- Task requirements
Take down each entry exactly as written.

+++

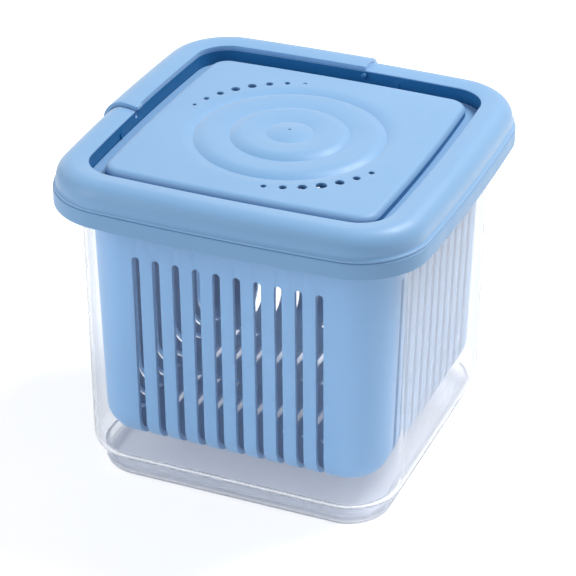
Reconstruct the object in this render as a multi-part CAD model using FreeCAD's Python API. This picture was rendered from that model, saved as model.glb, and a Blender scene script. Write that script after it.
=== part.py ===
import FreeCAD, Part
import math
import os
from FreeCAD import Vector

# Produce keeper: a clear tub, a slotted basket hanging in it, and a two-piece lid with a folding corner handle.
# Millimetres. The origin is the middle of the tub's foot, front is -Y, up is +Z.

# Plan shape: a square with rounded corners. The lid's sides are slightly bowed, the walls below it are straight.
# The corner radii hold at the lid's outline, and each parallel outline inside it loses as much as it moves in.
lid_half = 100.0
lid_corner = 36.5
vessel_corner = 43.0
side_bow_radius = 1400.0

# Clearances
rest_gap = 0.3
pin_gap = 0.05
nest_gap = 0.6
rim_play = 1.3
side_gap = 3.6

# Heights of the tub
foot_height = 12.5
tub_height = 162.9
tub_wall = 1.9
tub_floor = 2.2

# Tub outline
tub_rim_reach = 9.8
tub_rim_thickness = 2.0
tub_draft = 1.2
shoulder_step = 5.4
shoulder_round = 6.5
foot_draft = 0.5
foot_round = 5.0
crease_rise_share = 0.4
foot_round_share = 0.5

# Basket
basket_draft = 3.1
basket_bottom = 23.0
basket_wall = 2.6
basket_floor = 2.6
basket_edge_round = 15.0
band_proud = 0.5
band_wall = 2.4
band_height = 8.7

# Slots of the basket
slot_pitch = 10.96
slot_width = 4.1
slot_corner_land = 32.0
slot_head_land = 28.3
slot_reach_in = 14.0
floor_slot_land = 16.4
floor_slot_gap = 12.0

# Lid ring
ring_width = 18.0
ring_height = 13.4
ring_inner_drop = 1.2
ring_crest = 10.0
crown_fall_share = 0.3
ring_lip_height = 1.0
ring_lip_round = 2.0
ring_lip_depth = 1.2
flare_in_share = 0.75
flare_up_share = 0.4
ring_wall = 2.0
ledge_thickness = 2.2
plug_depth = 8.0
plug_wall = 2.0

# Nibs that hold the panel down in the ring
nib_offset = 28.0
nib_width = 2.4
nib_reach = 1.2
nib_height = 4.2
nib_nose = 0.6
nib_top_reach = 0.2

# Lid panel
groove_width = 8.0
panel_rise = 6.1
panel_thickness = 2.2
panel_edge_round = 3.8

# Ripples pressed into the panel
ripple_land = 18.0
ripple_lead = 6.6
ripple_pitch = 18.65
ripple_middle = 10.0
ripple_depth = 1.1
ripple_crown = 0.1
ripple_crown_share = 0.33
middle_sink = 0.2
lead_in_share = 0.32
dome_out_share = 0.6
dome_up_share = 0.62
gate_mark_diameter = 1.5
gate_mark_depth = 0.7

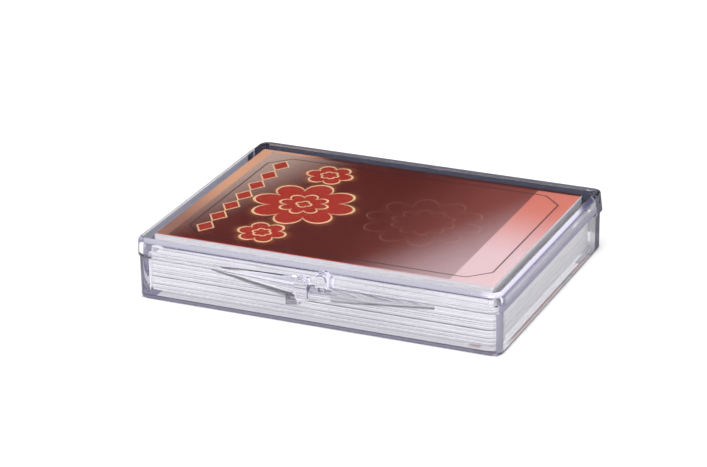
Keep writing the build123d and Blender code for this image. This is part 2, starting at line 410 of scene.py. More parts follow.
def shade(look, *masks):
    """Notes a painted shade with its strength and colour, where every one of the masks holds."""
    shades.append((product(tree, *masks), *look))


print("sides begin at x and y in mm:", WALL_X, WALL_Y)

# %% [markdown]
# ## Foot and corner post
# The foot of the tray is solid plastic from wall to wall, and so is its corner post. Little light
# gets out of so much plastic, so both get painted shade that makes them darker than the thin walls
# between them, and the top of the foot gets a painted dark line. Each painted shade below is a
# strength and a colour.

# %% Outer shades: foot and corner post
BACK_FOOT = (0.6, (0.30, 0.29, 0.36))
FRONT_FOOT = (0.92, (0.20, 0.19, 0.25))
FOOT_LINE = (0.92, (0.11, 0.10, 0.16))
RIGHT_FOOT = (0.93, (0.06, 0.06, 0.10))
CORNER_POST = (0.82, (0.27, 0.26, 0.34))
BACK_TOP, POST_TOP = 10.3, 10.9
FOOT_FADE, RIGHT_FOOT_FADE = (1.2, 1.05), (0.82, 0.7)
LINE_HEIGHT, LINE_REACH = 1.26, 0.16
RIGHT_FOOT_X, POST_X, POST_Y = 46.9, 45.0, -34.0
TURNED_RIGHT, TURNED_FRONT = (0.5, 0.65), (-0.1, -0.3)

low_down = ramp(tree, z_mm, *FOOT_FADE)
shade(BACK_FOOT, either(tree, on_rear, on_left), below(tree, z_mm, BACK_TOP), low_down)
shade(FRONT_FOOT, on_front, low_down, outside)
shade(FOOT_LINE, on_front, within(tree, z_mm, LINE_HEIGHT, LINE_REACH), outside)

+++

- Response to this exercise
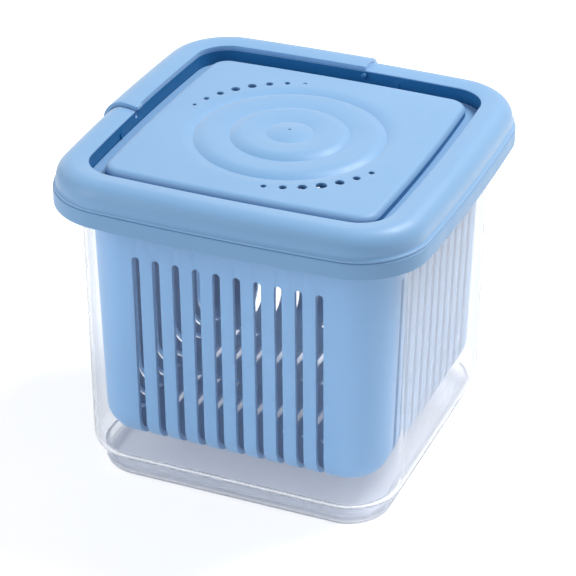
Reconstruct the object in this render as a multi-part CAD model using FreeCAD's Python API. This picture was rendered from that model, saved as model.glb, and a Blender scene script. Write that script after it.
=== part.py ===
import FreeCAD, Part
import math
import os
from FreeCAD import Vector

# Produce keeper: a clear tub, a slotted basket hanging in it, and a two-piece lid with a folding corner handle.
# Millimetres. The origin is the middle of the tub's foot, front is -Y, up is +Z.

# Plan shape: a square with rounded corners. The lid's sides are slightly bowed, the walls below it are straight.
# The corner radii hold at the lid's outline, and each parallel outline inside it loses as much as it moves in.
lid_half = 100.0
lid_corner = 36.5
vessel_corner = 43.0
side_bow_radius = 1400.0

# Clearances
rest_gap = 0.3
pin_gap = 0.05
nest_gap = 0.6
rim_play = 1.3
side_gap = 3.6

# Heights of the tub
foot_height = 12.5
tub_height = 162.9
tub_wall = 1.9
tub_floor = 2.2

# Tub outline
tub_rim_reach = 9.8
tub_rim_thickness = 2.0
tub_draft = 1.2
shoulder_step = 5.4
shoulder_round = 6.5
foot_draft = 0.5
foot_round = 5.0
crease_rise_share = 0.4
foot_round_share = 0.5

# Basket
basket_draft = 3.1
basket_bottom = 23.0
basket_wall = 2.6
basket_floor = 2.6
basket_edge_round = 15.0
band_proud = 0.5
band_wall = 2.4
band_height = 8.7

# Slots of the basket
slot_pitch = 10.96
slot_width = 4.1
slot_corner_land = 32.0
slot_head_land = 28.3
slot_reach_in = 14.0
floor_slot_land = 16.4
floor_slot_gap = 12.0

# Lid ring
ring_width = 18.0
ring_height = 13.4
ring_inner_drop = 1.2
ring_crest = 10.0
crown_fall_share = 0.3
ring_lip_height = 1.0
ring_lip_round = 2.0
ring_lip_depth = 1.2
flare_in_share = 0.75
flare_up_share = 0.4
ring_wall = 2.0
ledge_thickness = 2.2
plug_depth = 8.0
plug_wall = 2.0

# Nibs that hold the panel down in the ring
nib_offset = 28.0
nib_width = 2.4
nib_reach = 1.2
nib_height = 4.2
nib_nose = 0.6
nib_top_reach = 0.2

# Lid panel
groove_width = 8.0
panel_rise = 6.1
panel_thickness = 2.2
panel_edge_round = 3.8

# Ripples pressed into the panel
ripple_land = 18.0
ripple_lead = 6.6
ripple_pitch = 18.65
ripple_middle = 10.0
ripple_depth = 1.1
ripple_crown = 0.1
ripple_crown_share = 0.33
middle_sink = 0.2
lead_in_share = 0.32
dome_out_share = 0.6
dome_up_share = 0.62
gate_mark_diameter = 1.5
gate_mark_depth = 0.7

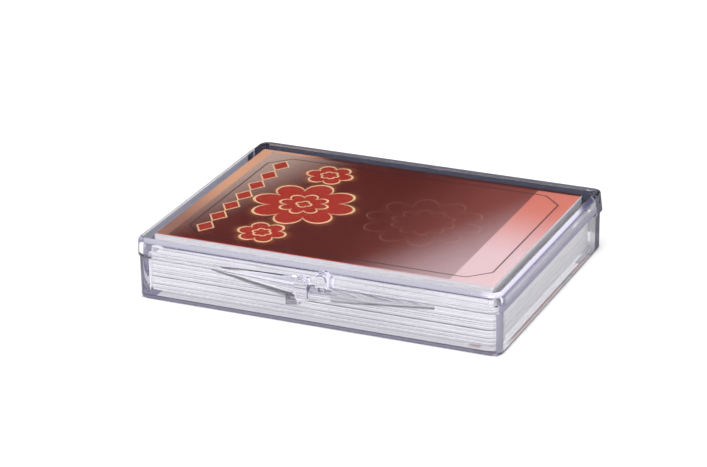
Keep writing the build123d and Blender code for this image. This is part 2, starting at line 410 of scene.py. More parts follow.
def shade(look, *masks):
    """Notes a painted shade with its strength and colour, where every one of the masks holds."""
    shades.append((product(tree, *masks), *look))


print("sides begin at x and y in mm:", WALL_X, WALL_Y)

# %% [markdown]
# ## Foot and corner post
# The foot of the tray is solid plastic from wall to wall, and so is its corner post. Little light
# gets out of so much plastic, so both get painted shade that makes them darker than the thin walls
# between them, and the top of the foot gets a painted dark line. Each painted shade below is a
# strength and a colour.

# %% Outer shades: foot and corner post
BACK_FOOT = (0.6, (0.30, 0.29, 0.36))
FRONT_FOOT = (0.92, (0.20, 0.19, 0.25))
FOOT_LINE = (0.92, (0.11, 0.10, 0.16))
RIGHT_FOOT = (0.93, (0.06, 0.06, 0.10))
CORNER_POST = (0.82, (0.27, 0.26, 0.34))
BACK_TOP, POST_TOP = 10.3, 10.9
FOOT_FADE, RIGHT_FOOT_FADE = (1.2, 1.05), (0.82, 0.7)
LINE_HEIGHT, LINE_REACH = 1.26, 0.16
RIGHT_FOOT_X, POST_X, POST_Y = 46.9, 45.0, -34.0
TURNED_RIGHT, TURNED_FRONT = (0.5, 0.65), (-0.1, -0.3)

low_down = ramp(tree, z_mm, *FOOT_FADE)
shade(BACK_FOOT, either(tree, on_rear, on_left), below(tree, z_mm, BACK_TOP), low_down)
shade(FRONT_FOOT, on_front, low_down, outside)
shade(FOOT_LINE, on_front, within(tree, z_mm, LINE_HEIGHT, LINE_REACH), outside)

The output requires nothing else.